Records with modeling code
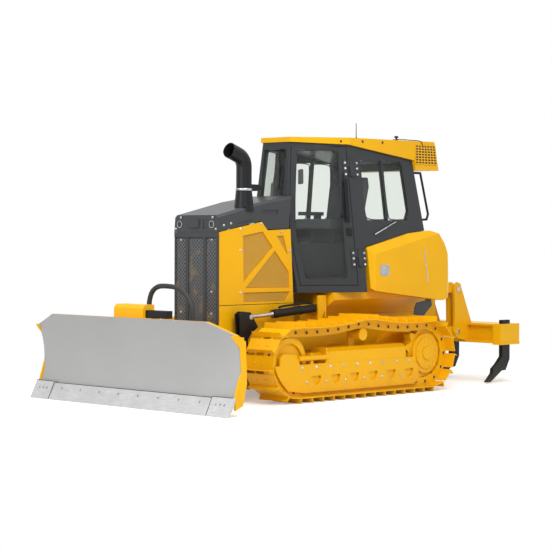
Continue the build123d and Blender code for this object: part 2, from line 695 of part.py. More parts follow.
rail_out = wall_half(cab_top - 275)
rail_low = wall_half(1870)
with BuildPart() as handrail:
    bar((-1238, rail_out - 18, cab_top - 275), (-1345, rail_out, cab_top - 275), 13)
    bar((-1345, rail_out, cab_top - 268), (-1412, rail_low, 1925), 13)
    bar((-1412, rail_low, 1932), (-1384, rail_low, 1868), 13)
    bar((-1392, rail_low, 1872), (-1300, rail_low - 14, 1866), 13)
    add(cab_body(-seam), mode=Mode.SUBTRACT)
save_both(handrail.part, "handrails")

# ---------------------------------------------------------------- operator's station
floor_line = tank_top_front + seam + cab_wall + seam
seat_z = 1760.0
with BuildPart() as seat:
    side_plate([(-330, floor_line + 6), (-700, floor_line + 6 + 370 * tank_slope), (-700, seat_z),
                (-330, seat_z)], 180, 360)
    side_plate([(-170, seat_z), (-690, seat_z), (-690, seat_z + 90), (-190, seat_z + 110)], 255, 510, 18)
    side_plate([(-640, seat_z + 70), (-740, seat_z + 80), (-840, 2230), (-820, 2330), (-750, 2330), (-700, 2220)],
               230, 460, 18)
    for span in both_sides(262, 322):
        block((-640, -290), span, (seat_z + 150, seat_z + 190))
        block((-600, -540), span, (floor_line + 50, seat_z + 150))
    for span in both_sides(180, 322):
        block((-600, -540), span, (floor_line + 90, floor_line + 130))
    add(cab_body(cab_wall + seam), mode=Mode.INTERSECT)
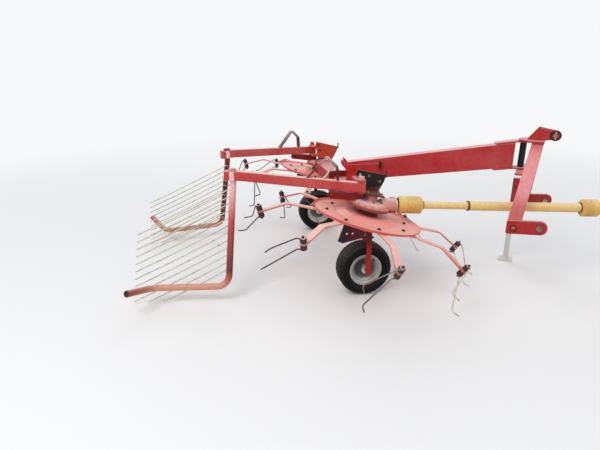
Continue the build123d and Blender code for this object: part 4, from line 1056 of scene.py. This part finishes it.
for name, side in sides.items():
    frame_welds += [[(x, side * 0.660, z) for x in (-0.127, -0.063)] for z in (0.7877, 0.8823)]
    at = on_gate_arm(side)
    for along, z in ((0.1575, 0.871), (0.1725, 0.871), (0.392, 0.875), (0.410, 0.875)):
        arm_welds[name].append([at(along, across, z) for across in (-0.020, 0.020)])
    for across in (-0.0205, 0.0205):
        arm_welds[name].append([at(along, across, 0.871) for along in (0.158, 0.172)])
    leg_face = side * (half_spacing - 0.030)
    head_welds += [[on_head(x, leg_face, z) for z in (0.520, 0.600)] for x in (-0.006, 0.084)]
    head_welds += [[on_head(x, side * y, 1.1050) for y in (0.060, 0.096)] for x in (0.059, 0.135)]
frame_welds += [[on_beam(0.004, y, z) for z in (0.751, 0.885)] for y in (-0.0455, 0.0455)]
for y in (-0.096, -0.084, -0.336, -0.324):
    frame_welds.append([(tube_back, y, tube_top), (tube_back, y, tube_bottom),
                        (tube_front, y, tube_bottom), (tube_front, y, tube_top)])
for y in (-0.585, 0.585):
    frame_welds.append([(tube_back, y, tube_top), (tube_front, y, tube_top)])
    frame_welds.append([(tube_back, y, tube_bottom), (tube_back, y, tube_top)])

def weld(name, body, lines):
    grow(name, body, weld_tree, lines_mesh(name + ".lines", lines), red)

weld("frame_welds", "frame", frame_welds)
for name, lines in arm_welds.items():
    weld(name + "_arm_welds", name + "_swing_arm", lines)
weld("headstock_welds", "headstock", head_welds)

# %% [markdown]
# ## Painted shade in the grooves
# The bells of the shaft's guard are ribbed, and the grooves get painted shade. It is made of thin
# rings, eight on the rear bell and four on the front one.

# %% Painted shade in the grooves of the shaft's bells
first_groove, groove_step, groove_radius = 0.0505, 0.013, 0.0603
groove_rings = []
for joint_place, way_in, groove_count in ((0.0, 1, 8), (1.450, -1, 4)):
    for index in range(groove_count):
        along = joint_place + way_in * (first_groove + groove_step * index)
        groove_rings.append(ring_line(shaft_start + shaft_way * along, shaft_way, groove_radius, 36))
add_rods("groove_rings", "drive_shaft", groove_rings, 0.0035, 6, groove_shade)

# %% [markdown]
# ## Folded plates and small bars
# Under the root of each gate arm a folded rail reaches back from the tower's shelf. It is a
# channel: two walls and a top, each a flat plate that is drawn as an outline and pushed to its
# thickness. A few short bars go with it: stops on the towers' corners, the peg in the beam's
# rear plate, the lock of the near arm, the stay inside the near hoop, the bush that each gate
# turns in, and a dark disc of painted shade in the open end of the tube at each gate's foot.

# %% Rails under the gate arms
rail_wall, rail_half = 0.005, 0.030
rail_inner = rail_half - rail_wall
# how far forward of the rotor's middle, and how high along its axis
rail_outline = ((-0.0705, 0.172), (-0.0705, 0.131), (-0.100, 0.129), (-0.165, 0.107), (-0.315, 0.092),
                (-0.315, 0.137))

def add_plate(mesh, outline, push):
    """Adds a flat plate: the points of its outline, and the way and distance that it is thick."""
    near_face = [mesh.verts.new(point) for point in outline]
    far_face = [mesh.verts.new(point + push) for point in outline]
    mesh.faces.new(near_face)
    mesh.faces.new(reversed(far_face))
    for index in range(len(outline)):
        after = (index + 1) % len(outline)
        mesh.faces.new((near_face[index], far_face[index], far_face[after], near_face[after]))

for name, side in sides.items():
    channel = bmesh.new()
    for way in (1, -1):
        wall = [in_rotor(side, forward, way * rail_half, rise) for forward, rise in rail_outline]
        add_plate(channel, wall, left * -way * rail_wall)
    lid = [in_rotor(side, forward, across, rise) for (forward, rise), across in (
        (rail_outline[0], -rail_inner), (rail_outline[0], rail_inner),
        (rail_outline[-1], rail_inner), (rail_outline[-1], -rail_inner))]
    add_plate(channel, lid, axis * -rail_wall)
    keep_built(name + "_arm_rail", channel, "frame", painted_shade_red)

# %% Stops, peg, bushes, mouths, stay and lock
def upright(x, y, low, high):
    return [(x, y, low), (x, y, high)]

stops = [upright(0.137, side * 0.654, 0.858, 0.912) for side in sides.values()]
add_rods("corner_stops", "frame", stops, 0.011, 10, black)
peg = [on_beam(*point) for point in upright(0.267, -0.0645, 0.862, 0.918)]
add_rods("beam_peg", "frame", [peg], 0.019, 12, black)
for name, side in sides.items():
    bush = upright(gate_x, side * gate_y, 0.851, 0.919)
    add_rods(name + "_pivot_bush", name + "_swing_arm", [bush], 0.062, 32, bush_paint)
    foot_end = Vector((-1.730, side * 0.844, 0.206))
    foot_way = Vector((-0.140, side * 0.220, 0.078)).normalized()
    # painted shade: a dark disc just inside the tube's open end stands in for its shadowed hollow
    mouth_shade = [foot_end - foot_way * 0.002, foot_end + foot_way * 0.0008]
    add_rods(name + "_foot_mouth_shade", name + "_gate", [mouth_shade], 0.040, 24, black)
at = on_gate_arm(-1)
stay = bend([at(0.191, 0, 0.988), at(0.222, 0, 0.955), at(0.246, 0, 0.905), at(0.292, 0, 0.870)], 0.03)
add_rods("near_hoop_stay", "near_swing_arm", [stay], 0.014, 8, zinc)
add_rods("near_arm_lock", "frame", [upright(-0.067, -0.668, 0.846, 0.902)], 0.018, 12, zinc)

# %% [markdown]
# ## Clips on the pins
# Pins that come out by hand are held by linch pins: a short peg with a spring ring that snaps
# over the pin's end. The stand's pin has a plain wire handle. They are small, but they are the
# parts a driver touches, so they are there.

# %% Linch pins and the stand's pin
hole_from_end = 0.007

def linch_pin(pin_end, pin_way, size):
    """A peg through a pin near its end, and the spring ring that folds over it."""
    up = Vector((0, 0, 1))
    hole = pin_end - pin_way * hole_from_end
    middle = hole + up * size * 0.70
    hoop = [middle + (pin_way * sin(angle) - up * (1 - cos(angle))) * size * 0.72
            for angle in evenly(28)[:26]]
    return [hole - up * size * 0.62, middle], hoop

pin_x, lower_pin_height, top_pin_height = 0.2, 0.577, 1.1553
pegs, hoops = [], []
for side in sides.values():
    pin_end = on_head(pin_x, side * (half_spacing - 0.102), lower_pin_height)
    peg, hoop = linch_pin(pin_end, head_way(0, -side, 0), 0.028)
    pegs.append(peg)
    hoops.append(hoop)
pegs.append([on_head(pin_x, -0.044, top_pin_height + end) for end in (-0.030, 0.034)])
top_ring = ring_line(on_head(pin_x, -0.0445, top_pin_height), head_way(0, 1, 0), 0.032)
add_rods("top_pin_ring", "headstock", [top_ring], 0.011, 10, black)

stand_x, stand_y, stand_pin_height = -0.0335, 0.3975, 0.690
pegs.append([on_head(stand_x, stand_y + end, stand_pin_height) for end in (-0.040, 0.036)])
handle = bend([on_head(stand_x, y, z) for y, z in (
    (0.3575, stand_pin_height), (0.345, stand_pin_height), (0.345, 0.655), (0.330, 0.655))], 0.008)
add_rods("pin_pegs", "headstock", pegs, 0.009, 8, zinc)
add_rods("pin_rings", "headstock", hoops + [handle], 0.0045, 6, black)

▶ [THE PROBLEM] Set down exactly the lines from the line that contains "part finishes it." to the line that contains "grow(name, body, weld_tree, lines_mesh(name", both lines included, and nothing more.

▶ [RESPONSE TO THE EXERCISE]
Continue the build123d and Blender code for this object: part 4, from line 1056 of scene.py. This part finishes it.
for name, side in sides.items():
    frame_welds += [[(x, side * 0.660, z) for x in (-0.127, -0.063)] for z in (0.7877, 0.8823)]
    at = on_gate_arm(side)
    for along, z in ((0.1575, 0.871), (0.1725, 0.871), (0.392, 0.875), (0.410, 0.875)):
        arm_welds[name].append([at(along, across, z) for across in (-0.020, 0.020)])
    for across in (-0.0205, 0.0205):
        arm_welds[name].append([at(along, across, 0.871) for along in (0.158, 0.172)])
    leg_face = side * (half_spacing - 0.030)
    head_welds += [[on_head(x, leg_face, z) for z in (0.520, 0.600)] for x in (-0.006, 0.084)]
    head_welds += [[on_head(x, side * y, 1.1050) for y in (0.060, 0.096)] for x in (0.059, 0.135)]
frame_welds += [[on_beam(0.004, y, z) for z in (0.751, 0.885)] for y in (-0.0455, 0.0455)]
for y in (-0.096, -0.084, -0.336, -0.324):
    frame_welds.append([(tube_back, y, tube_top), (tube_back, y, tube_bottom),
                        (tube_front, y, tube_bottom), (tube_front, y, tube_top)])
for y in (-0.585, 0.585):
    frame_welds.append([(tube_back, y, tube_top), (tube_front, y, tube_top)])
    frame_welds.append([(tube_back, y, tube_bottom), (tube_back, y, tube_top)])

def weld(name, body, lines):
    grow(name, body, weld_tree, lines_mesh(name + ".lines", lines), red)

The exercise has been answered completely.